10) The other cooler is going to be an overweight item. Southwest charges a $75 fee for this up to 100 lbs. I was able to pack a rear quarter + a front shoulder and 5.5 lbs. of dry ice, which came out to approximately 83 lbs. I didn’t have a scale but could have saved myself some headache with my carry-on if I could have added the max weight to this cooler.
11) Stuff a rear quarter and bag of tenderloins/backstrap/trim in your carry-on pack, 44 lbs. and 35 lbs. respectively. Southwest doesn’t have a maximum weight limit on your carry-on bag and meat is totally acceptable through carry-on.

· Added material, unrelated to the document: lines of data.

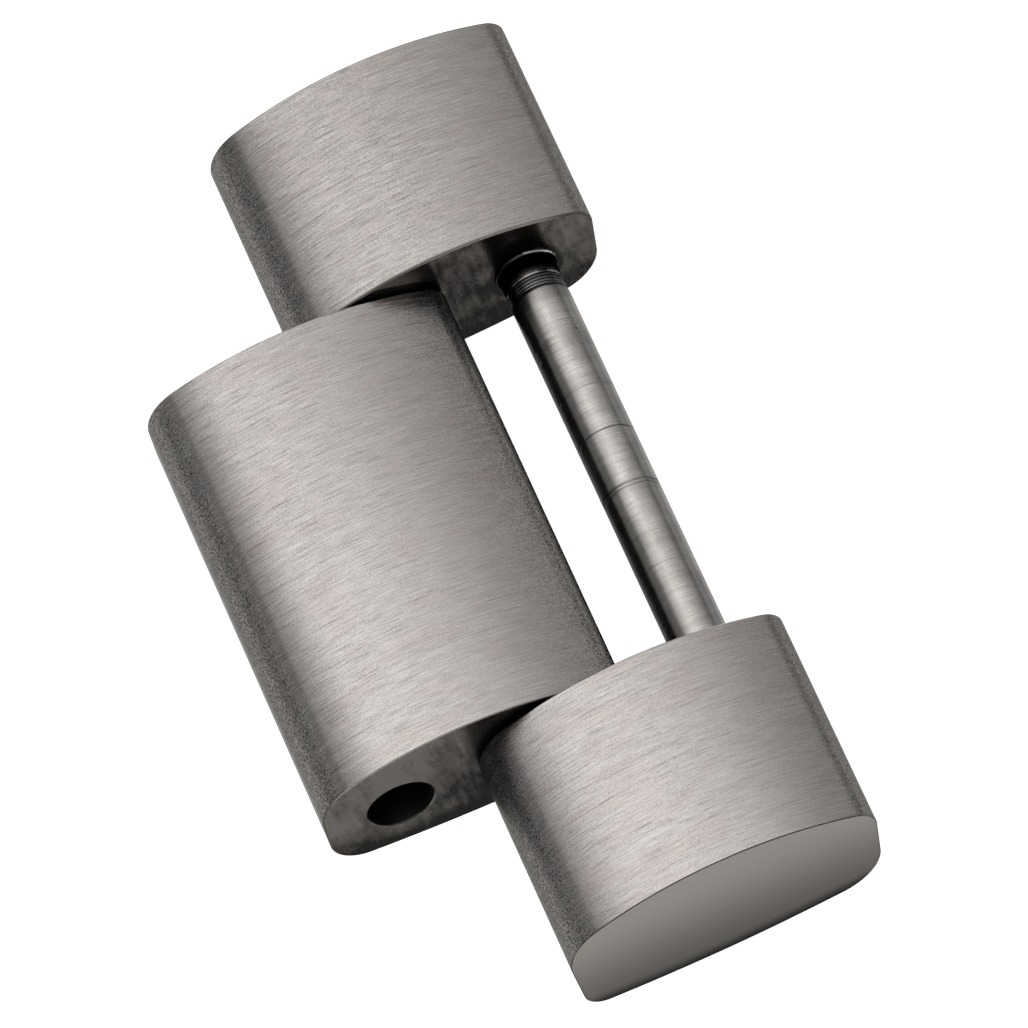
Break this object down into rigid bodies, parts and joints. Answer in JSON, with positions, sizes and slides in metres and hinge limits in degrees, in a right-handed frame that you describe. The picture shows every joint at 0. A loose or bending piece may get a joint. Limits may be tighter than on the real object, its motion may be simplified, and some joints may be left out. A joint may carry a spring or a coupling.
{
  "type": "watch bracelet link",
  "caption": "Screwed watch bracelet link: a wide centre link hinged between outer links, with a slotted link screw across the open end.",
  "frame": {"origin": "on the axis of the open bore at the centre link's free end, halfway across the bracelet", "axes": "+X along the bracelet from the open bore towards the link screw, +Y along the pins towards the outer link that holds the screw's head, +Z away from the wrist"},
  "size_m": [0.0099, 0.02, 0.0035],
  "materials": {
    "brushed_link": "warm grey, brushed along the bracelet on crown and underside, fine satin on the side faces",
    "turned_screw": "turned and polished, with fine rings round the shaft",
    "turned_pin": "ground and polished"
  },
  "bodies": {
    "outer_links": {"near_outer_link": "brushed_link", "far_outer_link": "brushed_link", "hinge_pin": "turned_pin"},
    "centre": {"centre_link": "brushed_link"},
    "screw": {"link_screw": "turned_screw"}
  },
  "joints": [
    {"name": "centre_swing", "type": "hinge", "parent": "outer_links", "child": "centre", "pos_m": [0.00331, 0, -0.00023], "axis": [0, 1, 0], "range_deg": [-146, 126]},
    {"name": "screw_withdraw", "type": "slide", "parent": "outer_links", "child": "screw", "axis": [0, 1, 0], "range_m": [0, 0.0125]}
  ]
}
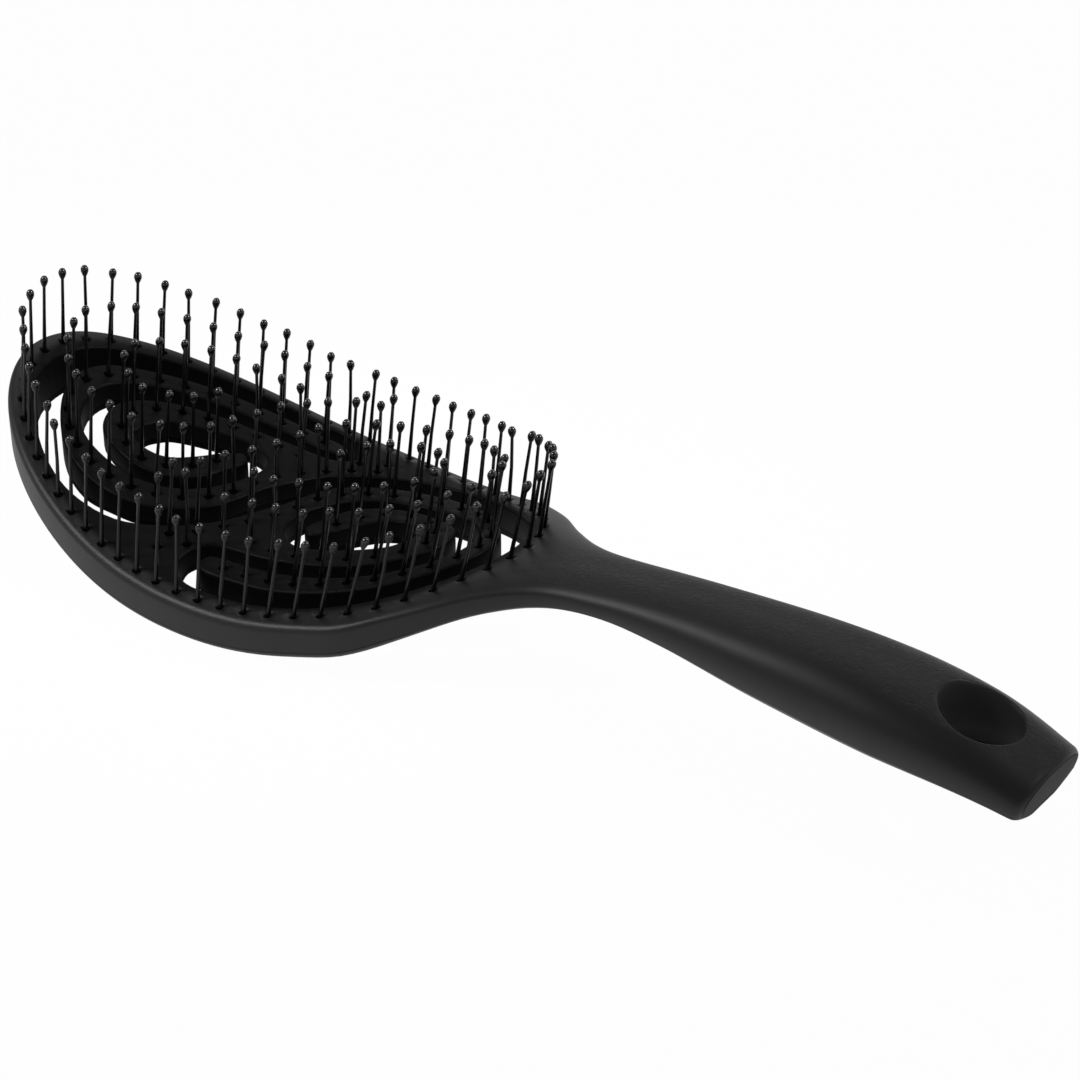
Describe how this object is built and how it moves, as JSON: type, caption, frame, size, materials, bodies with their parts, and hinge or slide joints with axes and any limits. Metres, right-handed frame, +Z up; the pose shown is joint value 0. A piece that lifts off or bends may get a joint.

However, know that you will more than likely get searched going through TSA (I’m even TSA pre-check) as meat and dry ice both look very suspicious on an X-Ray.
12) My personal item was soft-sided cooler, which I had packed with 4 shanks. We like ossobuco a lot, so I went the extra mile here. You could shave some weight off your carry-on pack to make this work.
Summary:
All in, I’m at $200 not including the hassle and stress of putting all of this together on a time crunch. This includes a new cooler, a box shipped home, and one overweight/extra bag. This was a full-grown Cow Elk, which produced the same amount of meat as raghorn I shot last year in Colorado. Obviously, a large Bull is going to require some additional weight/expense, along with the antlers.
I have checked antlers before on a plane and you’ll have to plan on an additional $100 or so to accomplish this. The expense here is the overweight/oversize fee + bubble wrap/tape/cardboard to package it up.
I hope this helps some folks traveling across country to hunt the West.